The data structure to be introspected, must be a hash reference, which is coerced into a Data::Object::Hash object.

ignore

    $seeker->ignore;
    $seeker->ignore(1);

Bypass exceptions thrown when a criterion is invalid or no data matches can be found. This attribute must be an integer, which is coerced into a Data::Object::Integer object.

METHODS

    my $search = $seeker->search('id', 'person.name.*');

Prepare a search object to use the supplied criteria and return a search object. Introspection is triggered when the result method is enacted. See Data::Seek::Search for usage information.

CONCEPT

The follow is a short and simple overview of the strategy and syntax used by Data::Seek to query complex data structures. The overall idea behind Data::Seek is to flatten/fold the data structure, reduce it by applying a series patterns, then, unflatten/unfold and operate on the new data structure.
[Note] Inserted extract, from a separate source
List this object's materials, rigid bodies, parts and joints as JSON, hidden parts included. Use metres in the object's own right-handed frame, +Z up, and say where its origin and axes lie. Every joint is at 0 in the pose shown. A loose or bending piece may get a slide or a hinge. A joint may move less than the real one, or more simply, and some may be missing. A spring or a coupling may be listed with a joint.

The introspection strategy is to flatten the data structure producing a non-hierarchical data structure where its keys represent endpoints (using dot-notation and colons to separate (and denote) nested hash keys and array indices respectively) within the structure.

AUTHOR

Al Newkirk <anewkirk@ana.io>

COPYRIGHT AND LICENSE

This software is copyright (c) 2014 by Al Newkirk.

This is free software; you can redistribute it and/or modify it under the same terms as the Perl 5 programming language system itself.